Lot 322

Monterey 2022

1966 Lola T70 Mk II Spyder


$296,500 USD | Sold

United States | Monterey, California



Chassis No.
Bill of Sale Only
  • One of 33 factory-built Mk II Spyders; a benchmark midcentury racecar that is both beautiful and competitive
  • Four 1st-place finishes in SCCA racing, plus USRRC and Can-Am starts, during the 1966 season
  • Benefits from a recently completed total cosmetic and mechanical restoration at a cost of over $110,000
  • Accompanied by FIA historic technical passport application, restoration invoices, and research files with period photo
  • A compelling, thoughtfully prepared Lola ideal for the serious vintage racer
Addendum: Please note a dynamometer testing graph on file for this car indicates a maximum output of over 497 horsepower and 469 pound-feet of torque.

Low, wide, and lithe, the Lola T70 is the very picture of a potent mid-1960s competition car, driven with great success by a who’s who of the era’s racing greats. This example, chassis number SL71/28, is one of 33 improved, lightened Mk II Spyders built. As documented in John Starkey and Franco Varani’s tome on the T70, it arrived with US distributor John Mecom of Texas in February 1966. Fitted with a Hewland LG 500 four-speed gearbox but no engine, it was sent to Chaparral Cars’ Jim Hall the following month, apparently for evaluation purposes.

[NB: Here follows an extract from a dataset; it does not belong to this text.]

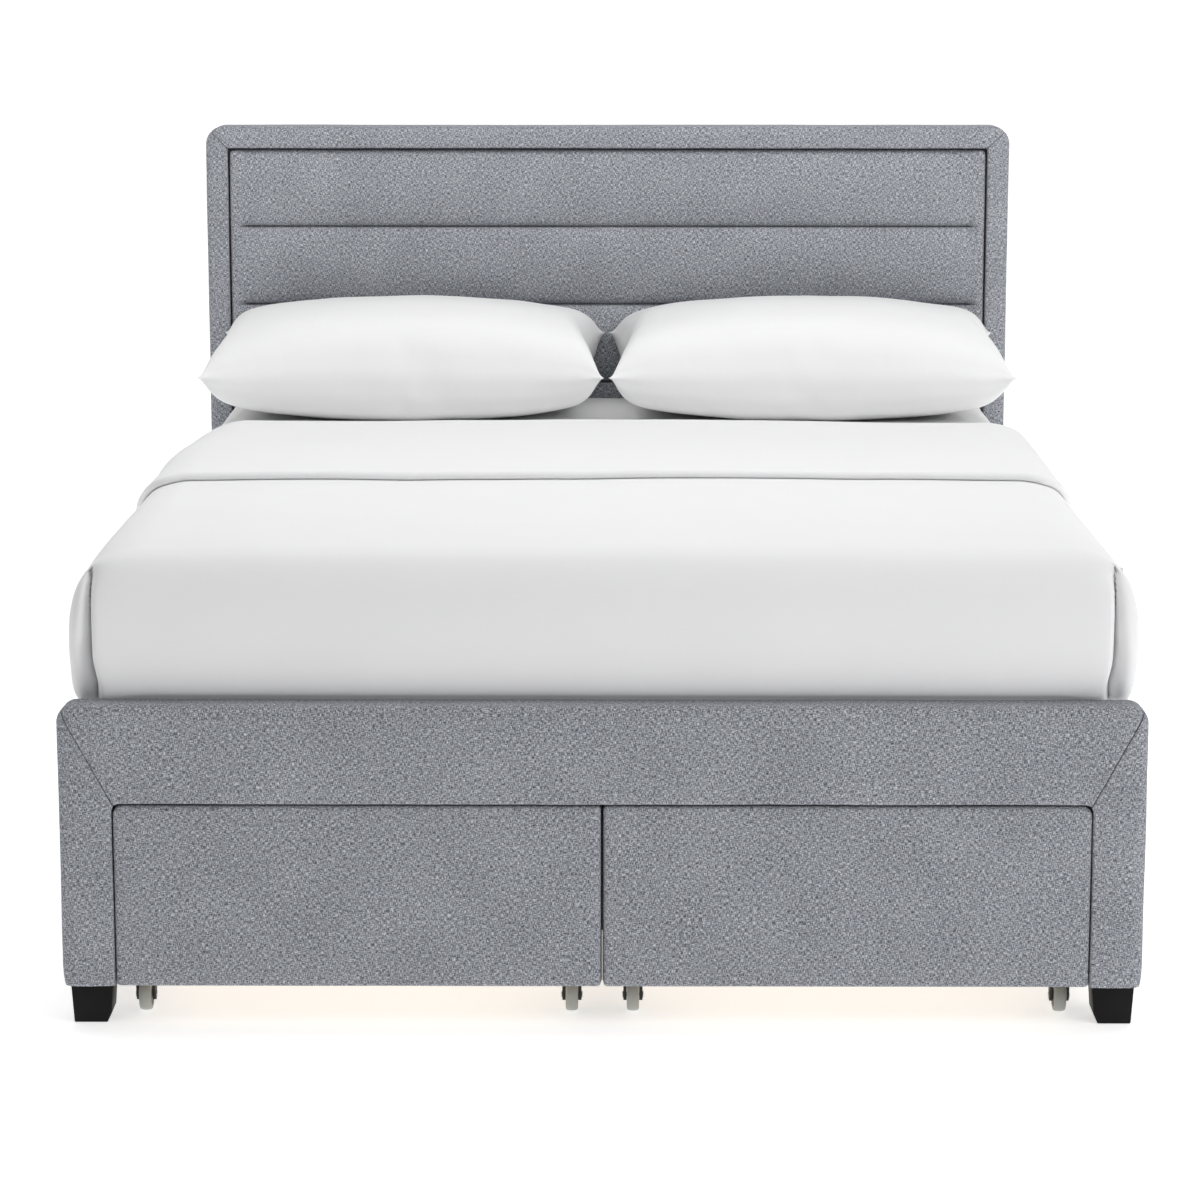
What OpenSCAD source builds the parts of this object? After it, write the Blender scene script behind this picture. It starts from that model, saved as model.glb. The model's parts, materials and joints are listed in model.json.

In April it was purchased by Woody Young of Lewisburg, Pennsylvania; a 289-cubic-inch Ford V-8 was installed, and Bob “Jake” Bucher was chosen as driver. Bucher, a WWII pilot, was a “BARC Boy”—a member of New York’s Binghamton Auto Racing Club/Fraternity—and he raced the Lola under their auspices. A period photo shows the car in white with blue stripes, sporting #29.

The car posted strong results in a highly competitive SCCA field during the 1966 season, including 1st at Cumberland and Vineland National events and victories at the Watkins Glen Trophy and 500 races. However, Bucher only managed 14th in the Canadian Sports Car Championship Labatt 50 at St. Jovite, Quebec, and success in USRRC and Can-Am events proved elusive. The car was apparently sidelined by a mid-season crash; its Ford V-8 is believed to have been replaced by a Chevrolet V-8 at this point, though the car did not return to the track.

Acquired by the consignor in 2020, a total mechanical and cosmetic restoration of this Lola soon commenced. The Vintage Connection of Oklahoma City, Oklahoma led the three-year effort, which is detailed by invoices on file. The car’s Chevrolet engine, overhauled in a previous restoration, was found to have excellent compression, with dynamometer testing indicating a healthy, nearly 500-horsepower output. A Hewland LG 500 gearbox was sourced at substantial cost and rebuilt, and all ancillary mechanical systems, suspension and brakes, and the car’s McClendon tub, were refurbished.

Finally, the body was returned to its as-delivered white, now appealingly accented with gold; the #29, as raced by Bob Bucher, is still proudly displayed. In total, the well-deserved restoration of this car cost over $110,000.

As when the T70 was new, this Mk II Spyder does more than look the part. Accompanied by an FIA historical technical passport application dated 16 December 2008, SL71/28 boasts period racing history in the United States and Canada, with notable victories in the highly competitive Northeastern SCCA racing scene. With its restoration freshly completed, it would be an ideal acquisition for a serious racer ready to hit the circuit in compelling midcentury style.